“Join the Crowd? Not Yet” –
Crowdfunding Eases Private Capital Formation (But SEC Rules Await)
On April 5, 2012, President Obama signed the Jumpstart Our Business Starts Act (the “JOBS Act”) into law. The legislation, which recognizes and embraces “crowdfunding” as a means of raising capital for small business, is aimed at providing smaller companies access to the capital markets and reducing certain regulatory requirements for smaller companies going public. The details of the new legislation have been left to the Securities and Exchange Commission, which has been given 270 days to develop rules and regulations to implement these groundbreaking initiatives. A comment period will follow, and the rulemaking process likely will delay the implementation of the JOBS Act for several months. Nevertheless, the new law has been greeted generally with enthusiasm by entrepreneurs, start-up businesses, the securities industry and financial communities.
Two of the main goals of the new law are (i) to simplify private capital formation, and (ii) to reduce the administrative burden for a fledgling business seeking start-up capital. The JOBS Act amends the Securities Act of 1933 by allowing a company that does not register with the SEC to raise up to $1,000,000 in a year from many individuals, whether accredited or non-accredited, by satisfying certain conditions that are intended to be less burdensome than current requirements.
There are limits to the amount a company can receive from individual investors. If an investor has a net worth or annual income of less than $100,000, the investor cannot provide more than the greater of $2,000 or 5% of such investor’s annual income or net worth. If an investor’s net worth or annual income exceeds $100,000, such investor cannot invest more than 10% of his or her income or net worth. This requirement appears to codify a “suitability standard” that companies sometimes adopt on their own when conducting private placement offerings, but it is far easier to satisfy than “all accredited investors” private offering under Regulation D of the Securities Act.

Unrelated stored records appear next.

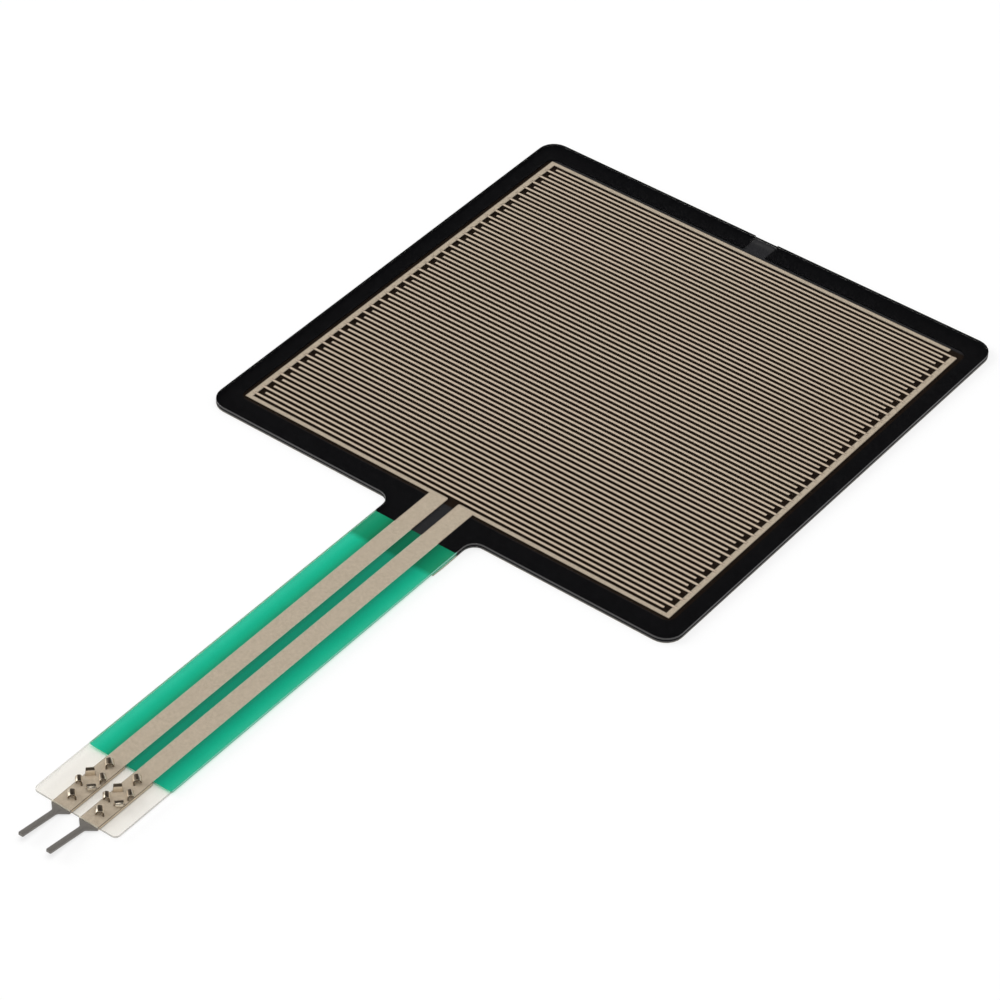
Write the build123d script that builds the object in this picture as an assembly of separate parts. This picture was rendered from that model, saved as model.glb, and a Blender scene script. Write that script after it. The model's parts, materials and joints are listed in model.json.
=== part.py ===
from build123d import *
import os

# Square force sensing resistor: two clear films held apart by a black adhesive frame, a silver comb
# pattern printed under the upper film, force sensing ink on the lower one, and a flat tail whose two
# silver tracks end in crimped solder pins. Millimetres, +Z up. The origin is the middle of the pad's
# back face, and the tail runs towards -Y.

# Outline of the pad and the tail
PAD_SIDE = 43.7
PAD_CORNER_RADIUS = 1.5
TAIL_WIDTH = 7.62
TAIL_LENGTH = 39.42
TAIL_END_RADIUS = 0.4
NECK_RADIUS = 1.1

# How far the inner layers follow the tail past the pad's edge
SPACER_REACH = 1.85
LOWER_FILM_REACH = 4.65

# Thickness of each layer, from the back up
MOUNTING_ADHESIVE_THICKNESS = 0.05
LOWER_FILM_THICKNESS = 0.125
SENSING_INK_THICKNESS = 0.02
SPACER_THICKNESS = 0.10
TOP_FILM_THICKNESS = 0.188

# Inks printed on the underside of the top film
SILVER_THICKNESS = 0.02
GREEN_INK_THICKNESS = 0.03

# Silver comb pattern, set in from the pad's edges
COMB_SIDE_MARGIN = 1.775
COMB_NEAR_MARGIN = 2.3
COMB_FAR_MARGIN = 2.0
FINGER_PITCH = 0.5025
FINGER_WIDTH = 0.25
EDGE_LINE_WIDTH = 0.4
BUS_WIDTH = 0.51
BUS_TO_FINGER_GAP = 0.48

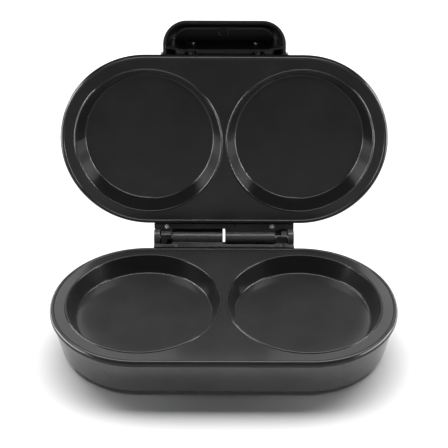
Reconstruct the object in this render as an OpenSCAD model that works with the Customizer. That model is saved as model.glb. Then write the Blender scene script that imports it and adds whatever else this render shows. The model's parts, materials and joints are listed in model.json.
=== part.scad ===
// Two-cup electric omelette maker, standing open on its rubber feet.
// Millimetres. +Z up, +Y towards the hinge, X across the two cups.
// Origin: on the table, under the middle of the base casing.
// The lid half is laid out like the base half, then turned over and opened about the hinge axis.

/* [Casing] */
// Overall width across the plate edges
body_w = 255; // [250:0.5:262]
// Overall depth across the plate edges, without hinge and handle
body_d = 135.56; // [134:0.1:138]
// Wall thickness of the moulded casings
shell_t = 2.2; // [1.8:0.1:2.5]
// Height of the rubber feet below the casing
foot_h = 4; // [3:0.5:6]

/* [Cook plates] */
// Inner diameter of a cup at its rim
cup_d = 112; // [104:0.5:113]
// Depth of a cup below the flat of the plate
cup_depth = 12.45; // [9:0.05:12.6]
// Distance between the two cup centres
cup_pitch = 117.7; // [117:0.1:118.2]
// Gap between the flats of the two plates with the lid shut
plate_gap = 2; // [1.8:0.1:2.6]

/* [Hinge] */
// Opening angle of the lid as it rests on its stop
lid_open = 102.5; // [0:0.5:102.5]
// Outside diameter of the hinge barrels
barrel_d = 9; // [8:0.1:9.6]
// Diameter of the steel hinge pin
pin_d = 3; // [2.4:0.1:3.4]

/* [Handle] */
// Width of the lift handle
handle_w = 92; // [80:1:100]
// Reach of the lift handle in front of the casing rim
handle_reach = 25.6; // [22:0.2:28]
// Corner radius of the lift handle, seen from above
handle_r = 18; // [12:1:20]

/* [Hidden] */
$fn = 96;
e = 0.05;
R = body_d / 2;                 // end radius of the plate edge
a = body_w / 2 - R;             // half length of the straight sides
zc0 = foot_h;                   // underside of the casing
zp = foot_h + 33;               // flat of the lower plate
zr = zp - 4.5;                  // casing rim, below the plate edge
zs = zp - 3;                    // seat of the hinge leaf
zh = zp + plate_gap / 2;        // hinge axis height
yh = R + 11.8;                  // hinge axis depth
Rs = R - 1.28;                  // casing rim, inside the plate edge
re = 2.3;                       // rounding of the plate edge
cx = cup_pitch / 2;             // cup centre
rf = 3;                         // bottom corner of the casing
rc = Rs - 7.4;
zc = zc0 + rf;
dl = acos(rf / norm([Rs - rc, zr - zc])) - atan2(zr - zc, Rs - rc); // draft of the casing wall
t = shell_t;
px = 13;                        // plate screw posts
py = 50;
hx0 = 34;                       // rear leg, inner and outer side
hx1 = 56;
sv = 8.23;                      // stop face, measured from the hinge axis
su = 6.57;
sv2 = 12.48;
su2 = 10.0;
wall_a = 24;                    // slope of the cup wall from upright
hz = 18.9 + (zp - 37);          // heater rod centre height
hy = 24;                        // heater rod distance from the middle line
hzr = 3.2;                      // heater rod radius
clx = cx - 6;                   // heater clips

// ---------- placing ----------
// turns a half over about the hinge axis line, as the lid half of the same moulding
module over() { translate([0, 0, 2 * zh]) rotate([0, 180, 0]) children(); }
// opens the lid half about the hinge pin
module opened() { translate([0, yh, zh]) rotate([-lid_open, 0, 0]) translate([0, -yh, -zh]) children(); }
module lid_half() { opened() over() children(); }

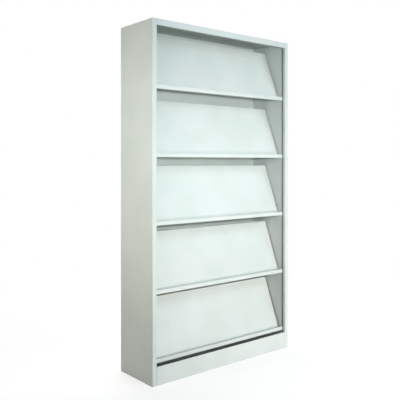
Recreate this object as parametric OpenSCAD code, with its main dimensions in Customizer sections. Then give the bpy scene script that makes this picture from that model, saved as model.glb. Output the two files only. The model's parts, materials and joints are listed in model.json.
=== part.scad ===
// Steel magazine rack: five sloping trays hooked between two folded uprights.
// Units are millimetres. X runs across the front, -Y is the front, Z is up.
// The origin is the middle of the footprint, on the floor.

/* [Body] */
// Overall width
body_w = 1000; // [760:10:1200]
// Overall depth
body_d = 300; // [260:5:400]
// Overall height
body_h = 1850; // [1780:10:2200]
// Thickness of the body sheet
sheet_t = 1; // [0.8:0.1:1.4]
// Inside radius of the press-brake bends
bend_r = 1; // [0.6:0.1:2]

/* [Sides] */
// Width of the flanges turned in along the front and rear edges
flange_w = 26; // [22:1:36]
// Depth of the return behind the front flange
return_d = 18; // [12:1:24]
// Width of the flanges turned in at the top and at the floor
end_flange_w = 22; // [18:1:24]

/* [Liners] */
// Open slit between the front return and the liner
slit_w = 10; // [7:1:16]
// Length of the liner's foot that lies on the side panel
liner_foot_w = 8; // [5:1:12]

/* [Top] */
// Height of the front fascia
fascia_h = 32; // [20:1:60]
// Depth of the fascia's turned-in lower edge
fascia_return_d = 12; // [8:1:20]
// Height of the flange turned down at the rear
top_rear_h = 25; // [16:1:40]

/* [Plinth] */
// Height of the plinth
plinth_h = 96; // [60:1:140]
// Depth of the plinth's floor flange
plinth_foot_d = 22; // [15:1:40]

/* [Base pan] */
// Height of the base pan that closes the bottom
base_pan_h = 25; // [12:1:40]

/* [Back] */
// Distance of the back panel's face from the rear plane
back_set = 24; // [18:1:36]
// Inset of the back panel's rims from the side panels
rim_inset = 13; // [12:1:18]

/* [Trays] */
// Thickness of the tray sheet
tray_t = 1; // [0.8:0.1:1.4]
// Number of trays, one above the other
tray_count = 5; // [5:1:5]
// Clear height between the plinth and the lowest lip
tray_gap = 9; // [4:1:30]
// Lean of the display face from upright, in degrees
tray_lean = 21; // [16:1:26]
// Length of the display face, from ledge to top fold
face_l = 324; // [260:1:330]
// Depth of the ledge, from the lip to the foot of the face
ledge_d = 22; // [16:1:34]
// Height of the front lip
lip_h = 21; // [14:1:30]
// Length of the hem folded down behind the lip
hem_l = 9; // [6:1:12]
// Distance of the lip behind the return's rear edge
lip_clear = 3; // [1:0.5:5]
// Gap between a lip's end and the upright
lip_end_gap = 1; // [0.5:0.5:3]
// Gap between a tray's turned end and the liner
tray_end_gap = 8; // [6:1:24]
// Depth of the ends turned back behind the display face
tray_end_d = 22; // [20:1:28]
// Distance of the turned ends from the foot of the display face
tray_end_low = 10; // [8:1:20]
// Distance of the turned ends from the top of the display face
tray_end_high = 4; // [3:1:10]
// Corner clipped off the turned ends
tray_corner = 5; // [2:1:8]
// Depth of the fold at the top of the face
top_fold_d = 16; // [10:1:24]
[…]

The JOBS Act also requires that a company seeking investment through this new exemption use a registered broker or funding portal (which may explain why the brokerage industry has reacted so favorably to the new law) and prescribes a series of basic guidelines for the broker or funding portal. In addition to registering with the SEC and any applicable self-regulatory organizations (e.g., FINRA), the broker or funding portal must provide necessary disclosures to investors as the SEC may prescribe, perform due diligence and background checks on companies seeking investment, protect investor privacy, avoid conflicts of interest, and ensure that any individual investments do not exceed the dollar limits described above. No investment proceeds may be released to the issuer (the company seeking capital) until the target amount to be raised has been reached.
In addition, the JOBS Act: (i) prohibits any advertising other than a notice directing investors to the funding portal or broker, (ii) requires that a “disclosure document” (the equivalent of a private placement memorandum) be filed with the SEC and furnished to investors and the broker or funding portal, (iii) prohibits undisclosed compensation to the broker or funding portal, or others, for promoting the offering, and (iv) requires that the company file with the SEC and provide to investors an annual report of operations and financial statements.
Many in the securities industry are heralding these “revolutionary changes” to the securities laws by shifting the administrative burden away from the company seeking investment and toward the intermediary. The reality, however, is that the company, not the broker, will be largely responsible for generating, with the assistance of counsel, the “disclosure document”, and the SEC will be developing rules that may well strip the JOBS Act of the intended benefits of simplicity. The disclosure document must include, among other things, a business plan, a description of the offering, its purpose, a target offering amount, a deadline for reaching the amount, investment risks, and audited financial statements for offerings of more than $500,000 – plus “such additional information as the SEC may prescribe”. In other words, the same effort and cost that is put into a private placement memorandum will be spent on satisfying the requirements of the “crowdfunding” portion of the JOBS Act.
Stay tuned, and keep the champagne on ice before toasting the “revolution in securities legislation”. It is entirely possible that the SEC’s rules may increase, rather than decrease, the overall regulatory burden of doing a “Crowdfunding Offering”.